Sobotnie oczekiwania Kloppa
Jürgen Klopp wyjawił czego spodziewa się w spotkaniu z Evertonem w niedzielę i ostrzegł, że powtórka wyniku ze spotkania ze Spartakiem jest mało prawdopodobna.
Nowy boss The Toffees, Sam Allardyce jest ostatnim menadżerem, który wywiózł z Anfield trzy punkty, a miało to miejsce z drużyną Crystal Palace w kwietniu.
Kloppowi znane jest podejście Anglika i spodziewa się trudnego testu w 229 derbach Merseyside.

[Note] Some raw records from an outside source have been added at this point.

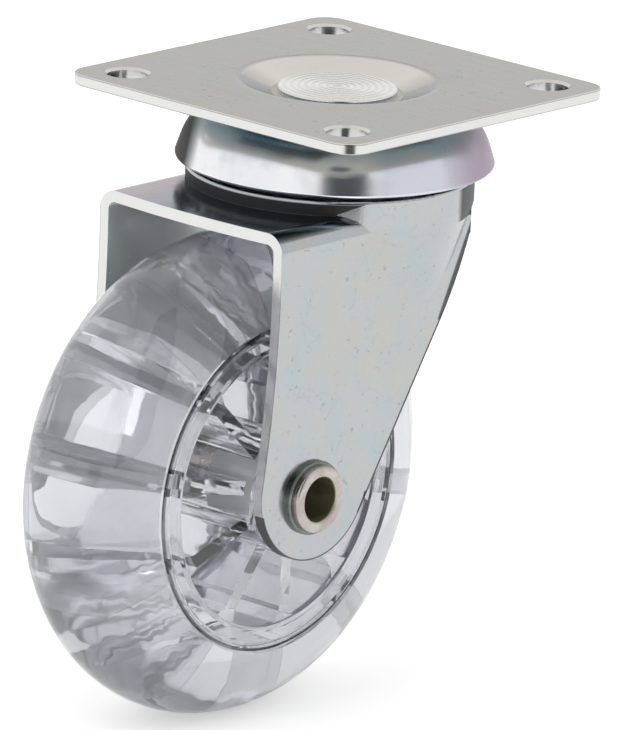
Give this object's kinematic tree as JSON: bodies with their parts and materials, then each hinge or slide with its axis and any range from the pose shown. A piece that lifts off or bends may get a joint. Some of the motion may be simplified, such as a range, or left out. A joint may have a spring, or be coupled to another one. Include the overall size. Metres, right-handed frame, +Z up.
{
  "type": "swivel furniture caster",
  "caption": "Swivel furniture caster with a square bolt-on plate, a drawn cup over its ball race, a trailing sheet-steel fork and a clear spoked wheel on a hollow axle.",
  "frame": {"origin": "centre of the mounting plate's top face, which is the face that goes against the furniture", "axes": "+Z up along the swivel axis, +X towards the wheel's trailing side, Y along the wheel's axle"},
  "size_m": [0.0917, 0.06, 0.097],
  "materials": {
    "plate_steel": "bright zinc plate, satin",
    "kingpin_steel": "bright zinc plate",
    "cup_steel": "bright zinc plate, polished",
    "fork_steel": "bright zinc plate, satin",
    "race_steel": "hardened and zinc plated",
    "ball_steel": "polished",
    "axle_steel": "turned, dull plated",
    "collar_steel": "dark plated",
    "spacer_steel": "zinc plated",
    "bush_plastic": "natural acetal",
    "core_clear": "clear, moulded",
    "tyre_clear": "clear, moulded"
  },
  "bodies": {
    "plate": {"mounting_plate": "plate_steel", "kingpin": "kingpin_steel", "upper_race_cup": "cup_steel", "lower_race_washer": "race_steel"},
    "swivel": {"fork": "fork_steel", "lower_race_cup": "race_steel", "upper_balls": "ball_steel", "lower_balls": "ball_steel", "axle_tube": "axle_steel", "axle_collar_near": "collar_steel", "axle_collar_far": "collar_steel", "axle_spacer_near": "spacer_steel", "axle_spacer_far": "spacer_steel"},
    "wheel": {"wheel_core": "core_clear", "tyre": "tyre_clear", "hub_bush_near": "bush_plastic", "hub_bush_far": "bush_plastic"}
  },
  "joints": [
    {"name": "swivel_turn", "type": "hinge", "parent": "plate", "child": "swivel", "pos_m": [0, 0, -0.016], "axis": [0, 0, 1], "continuous": true},
    {"name": "wheel_roll", "type": "hinge", "parent": "swivel", "child": "wheel", "pos_m": [0.02335, 0, -0.05865], "axis": [0, 1, 0], "continuous": true}
  ]
}
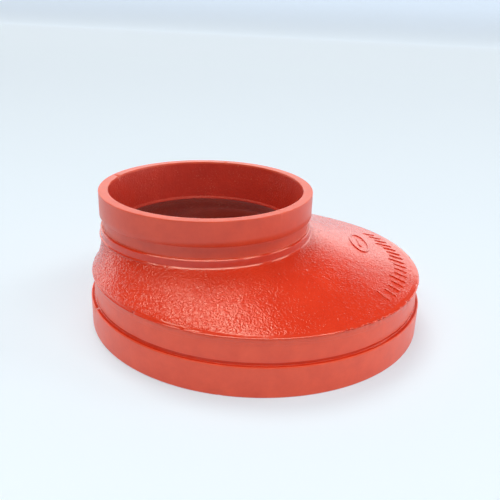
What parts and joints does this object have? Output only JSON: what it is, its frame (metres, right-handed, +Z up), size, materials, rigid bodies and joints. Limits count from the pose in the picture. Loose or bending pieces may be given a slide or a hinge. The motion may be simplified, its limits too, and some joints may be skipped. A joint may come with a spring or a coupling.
{
  "type": "grooved eccentric reducer",
  "caption": "One-piece cast pipe reducer with an off-centre small end above a wide large end, each with a turned coupling groove, painted orange-red.",
  "frame": {"origin": "centre of the large end's face, which is the bottom face that the part stands on", "axes": "+Z up along the large bore's axis, towards the small end; the small end's axis is set off towards -X, so the XZ plane is the plane of symmetry"},
  "size_m": [0.219, 0.219, 0.0832],
  "materials": {
    "painted_iron": "orange-red enamel over cast iron, glossy on the pebbled cast skin and satin on the turned ends"
  },
  "bodies": {
    "root": {"reducer_casting": "painted_iron"}
  },
  "joints": []
}
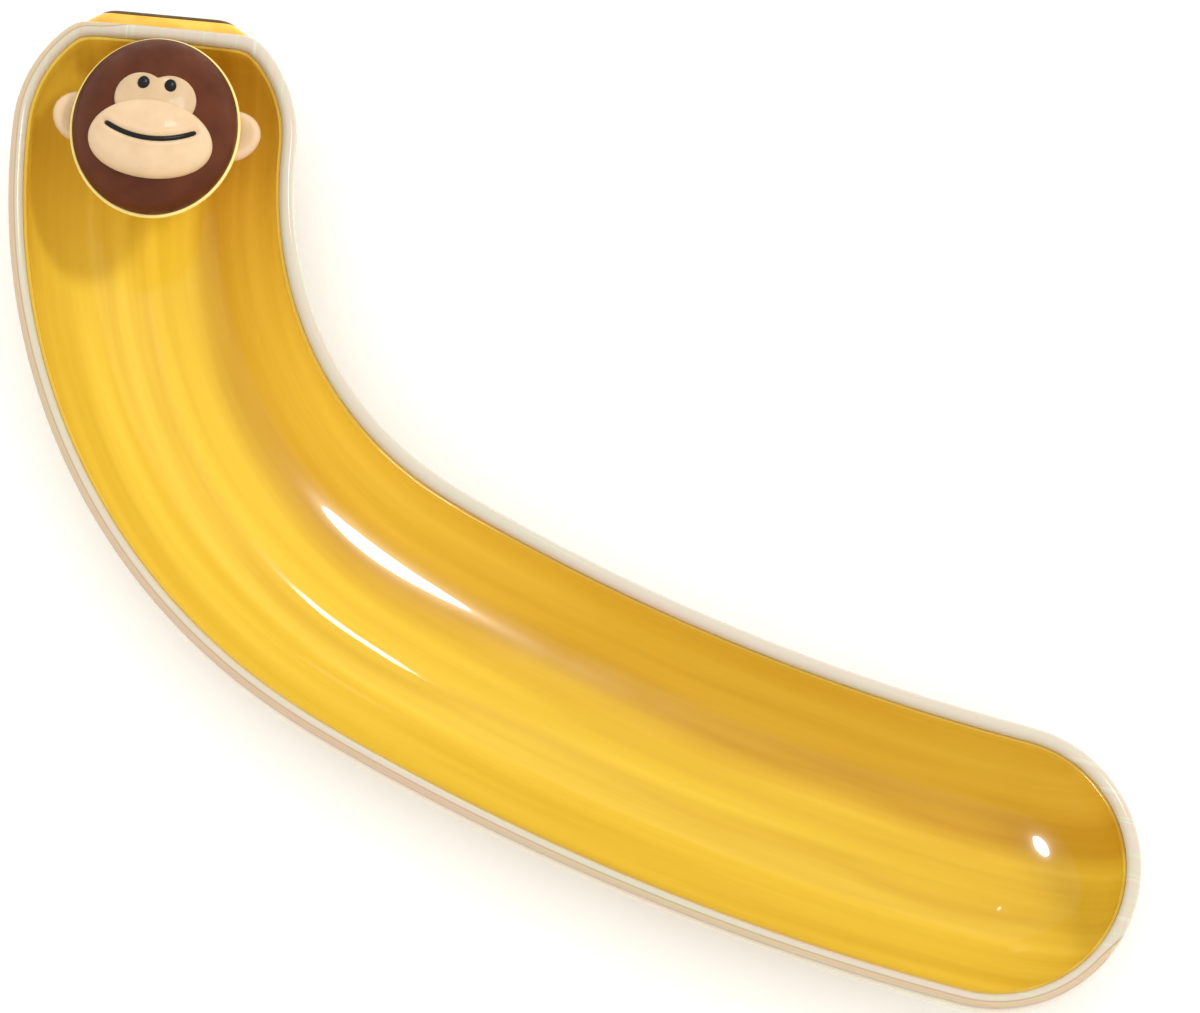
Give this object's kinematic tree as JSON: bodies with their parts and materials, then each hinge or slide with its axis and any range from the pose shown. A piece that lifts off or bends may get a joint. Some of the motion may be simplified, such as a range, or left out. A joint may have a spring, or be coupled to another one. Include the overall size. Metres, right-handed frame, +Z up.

Zapytany o oczekiwania w związku z weekendowym meczem, Klopp powiedział: "Organizacja, ustawienie, zawodnicy na najwyższym poziomie - Sigurdsson urodził się, by dostarczać stu procentowe piłki."
- Mają wiele pojedynków o drugie piłki, na pewno musimy być na to przygotowani.
- Każdy wie w jaki sposób grają zespoły Sama Allardycea w momentach jak ten. Niezwykle to szanuję.
- O wiele ważniejsze jest to jak sobie z tym poradzimy. Wyzwaniem dla nas wszystkich na stadionie jest to, że nie oczekujemy, że nasza gra będzie taka jak w trakcie ostatnich 20 minut w spotkaniu ze Spartakiem.
- Wzbiliśmy się w powietrze. Teraz musimy stanąć na nogi zacząć od nowa.
- Musimy tworzyć sytuacje, czekać na nie. Musimy być doskonale zorganizowani i uważać na to co robimy.
- Musimy spodziewać się twardych starć. Jednak z naszej strony, gra nie powinna być tylko twarda. To wszystko co wiemy o spotkaniach takich ja to.
The Reds przystępują do derbów z pewnością siebie po zwycięstwie 7-0 w Lidze Mistrzów.
Klopp uważa jednak, że Spartak potrzebował zwycięstwa, by przejść do fazy pucharowej i ten fakt mógł wpłynąć na ostateczny wynik. Przyznał także, że Everton prawdopodobnie nie będzie tak otwarty.
- Musimy na poważnie zacząć od pierwszego gwizdka, by zrobić właściwą rzecz we właściwym czasie.
- Rozmawialiśmy już z zawodnikami, że nie można oczekiwać, że zagramy tak jak graliśmy ze Spartakiem, to byłoby głupie.
- Musimy ciężko pracować w najlepszy sposób musimy być cierpliwi, tak jak byliśmy w meczu przeciwko Brighton w pierwszych 20-25 minutach, bo nie będzie to spacerek, to wiemy na pewno.
- Musimy sprawić, by zdobywanie każdego metra dla Evertonu było tak trudne jak to tylko możliwe.
- Jest wiele rzeczy odróżniających ten od poprzedniego meczu.
- Nie wiedzieliśmy o tym przed spotkaniem, bo nie mieliśmy pojęcia jak zagra Spartak Moskwa, ale zmusiliśmy ich do tego, ponieważ musieli wygrać, a my to wykorzystaliśmy.
- W niedzielnym spotkaniu będzie inaczej, bo wątpię, by cokolwiek zmieniło się do ostatniego gwizdka w planie drużyny gości.
- To sprawia, że będzie to trudna praca, ale nie mamy z tym problemu. Odpowiada mi to, to są derby, a derby nie mają faworyta.
- Everton się rozpędza, wygrał ostatnie trzy mecze, w tym wczorajszy, mając 15 strzałów, czy coś koło tego!
- Ale w tym spotkaniu, jeśli się zastanowić, to ludzie będą mówić, że to trudny mecz dla Evertonu.
- Dla nas też to będzie trudny mecz, chociaż mamy większe szanse, bo gramy na Anfield i musimy to pokazać.